FedSafe-No KDC Needed: Decentralized Federated Learning With Enhanced Security and Efficiency

Cloud-based federated learning (FL) services have received increasing attention due to their ability to enable collaborative global model training without the need to collect local data from participants. To generate a global model, local models are trained on participants' local data and only model parameters are sent to an aggregator server. Nonetheless, revealing model parameters can still reveal training data via launching attacks, e.g., inference and membership. Hence, to protect model parameters, a secure global model aggregation scheme is needed to protect these parameters from unauthorized access. Existing solutions to this issue, which are based on homomorphic encryption and secure multi-party computation, tend to have large overheads and slow down training times. Functional encryption (FE) has been proposed as a solution for resolving privacy-preservation issues in FL, but current solutions suffer from high overhead and lack of security such as leaking master private key.

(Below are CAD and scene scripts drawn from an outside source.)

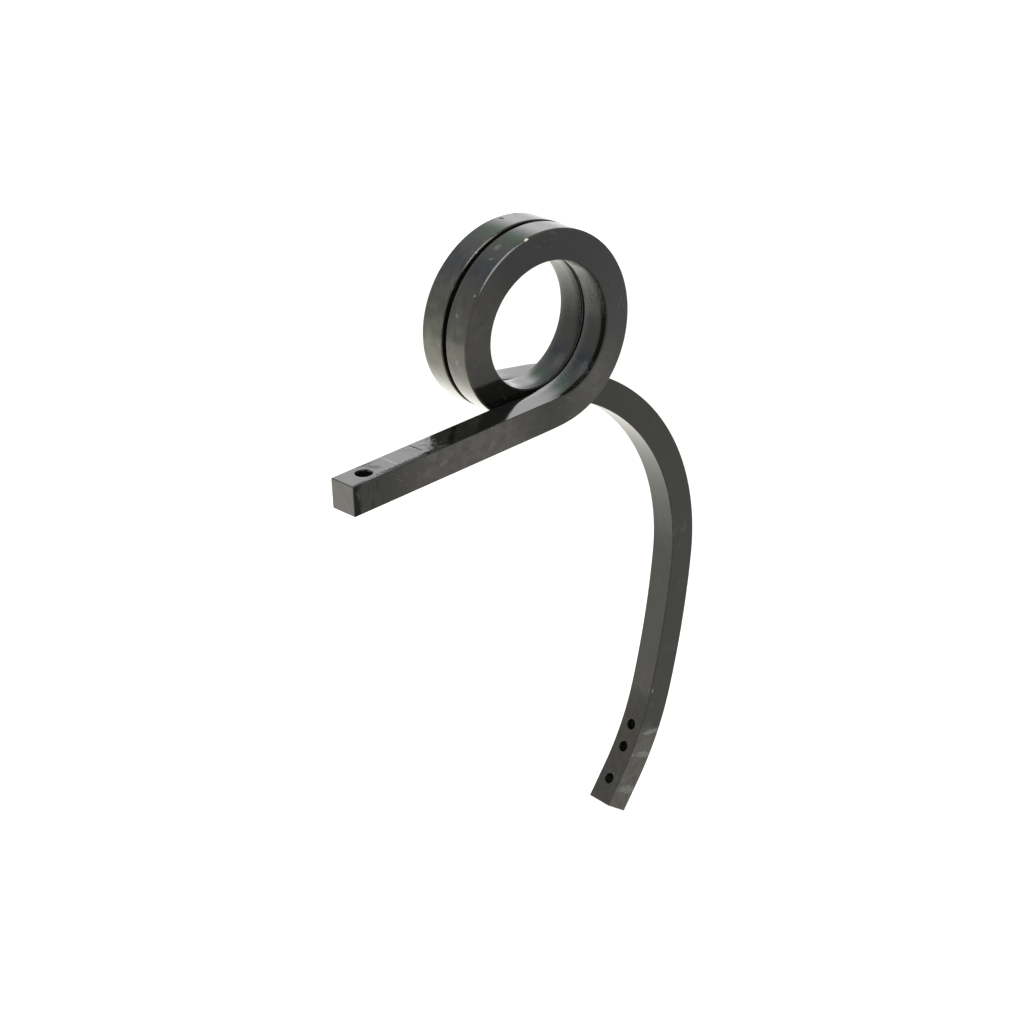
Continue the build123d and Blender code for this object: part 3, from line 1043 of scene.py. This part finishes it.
def build_top_lamp(studio):
    """Large lamp above the free end, turned to the tine, which the camera and reflections don't see."""
    data = bpy.data.lights.new("top_lamp", "AREA")
    data.shape = "DISK"
    data.size = studio.top_lamp_size
    data.energy = studio.top_lamp
    lamp = bpy.data.objects.new("top_lamp", data)
    lamp.location = (-0.7, -0.9, 1.5)
    lamp.rotation_euler = Vector((-0.85, -0.9, 1.6)).to_track_quat("Z", "Y").to_euler()
    lamp.visible_camera = False
    lamp.visible_glossy = False
    bpy.context.scene.collection.objects.link(lamp)


def build_camera(studio):
    """Camera looking down on the tine from beside its free end."""
    look = direction(studio.azimuth, -studio.elevation)
    right = Vector((cos(studio.azimuth), -sin(studio.azimuth), 0.0))
    up = right.cross(look)
    turned = right * cos(studio.roll) + up * sin(studio.roll)
    upward = up * cos(studio.roll) - right * sin(studio.roll)
    place = Vector(studio.aim) - look * studio.distance
    data = bpy.data.cameras.new("camera")
    data.lens = studio.lens
    data.sensor_width = 36.0
    data.clip_end = 200.0
    camera = bpy.data.objects.new("camera", data)
    turn = Matrix((turned, upward, -look)).transposed()
    camera.matrix_world = Matrix.Translation(place) @ turn.to_4x4()
    bpy.context.scene.collection.objects.link(camera)
    bpy.context.scene.camera = camera


class TINE_PT_panel(bpy.types.Panel):
    """Sizes and steps of the spring tine."""

    bl_label = "Spring Tine"
    bl_idname = "TINE_PT_panel"
    bl_space_type = "VIEW_3D"
    bl_region_type = "UI"
    bl_category = "Tine"

    def draw(self, context):
        """List every size and step."""
        for pointer, group in GROUPS.items():
            box = self.layout.box()
            for name in group.__annotations__:
                box.prop(getattr(context.scene, pointer), name)
        for operator in (TINE_OT_bar, TINE_OT_studio):
            self.layout.operator(operator.bl_idname)


CLASSES = (*GROUPS.values(), TINE_OT_bar, TINE_OT_studio, TINE_PT_panel)


def register():
    """Register the classes and hang the sizes on the scene."""
    for item in CLASSES:
        bpy.utils.register_class(item)
    for pointer, group in GROUPS.items():
        setattr(bpy.types.Scene, pointer, PointerProperty(type=group))


def unregister():
    """Take back what register did."""
    for pointer in GROUPS:
        delattr(bpy.types.Scene, pointer)
    for item in reversed(CLASSES):
        bpy.utils.unregister_class(item)


def main():
    """Build the tine and its studio."""
    register()
    bpy.ops.tine.bar()
    bpy.ops.tine.studio()


if __name__ == "__main__":
    main()
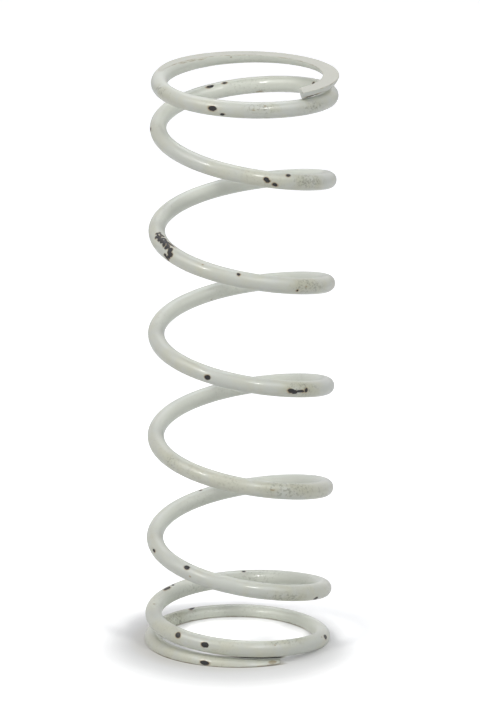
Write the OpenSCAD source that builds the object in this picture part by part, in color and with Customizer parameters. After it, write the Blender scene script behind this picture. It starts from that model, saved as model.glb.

To address these issues, this paper proposes a privacy-protecting, efficient, and decentralized FL framework, called FedSafe, based on FE without the need for a trusted key distribution center (KDC). The proposed scheme allows the participants to communicate with an aggregator to construct a global model without disclosing or learning their local models' parameters or the training data, thereby safeguarding their privacy. Through rigorous testing with real-world data, it is demonstrated that FedSafe outperforms the state-of-the-art privacy-protecting FL schemes in terms of security, scalability, and communication and computation overhead. Unlike existing approaches, this is accomplished without depending on any trusted KDC.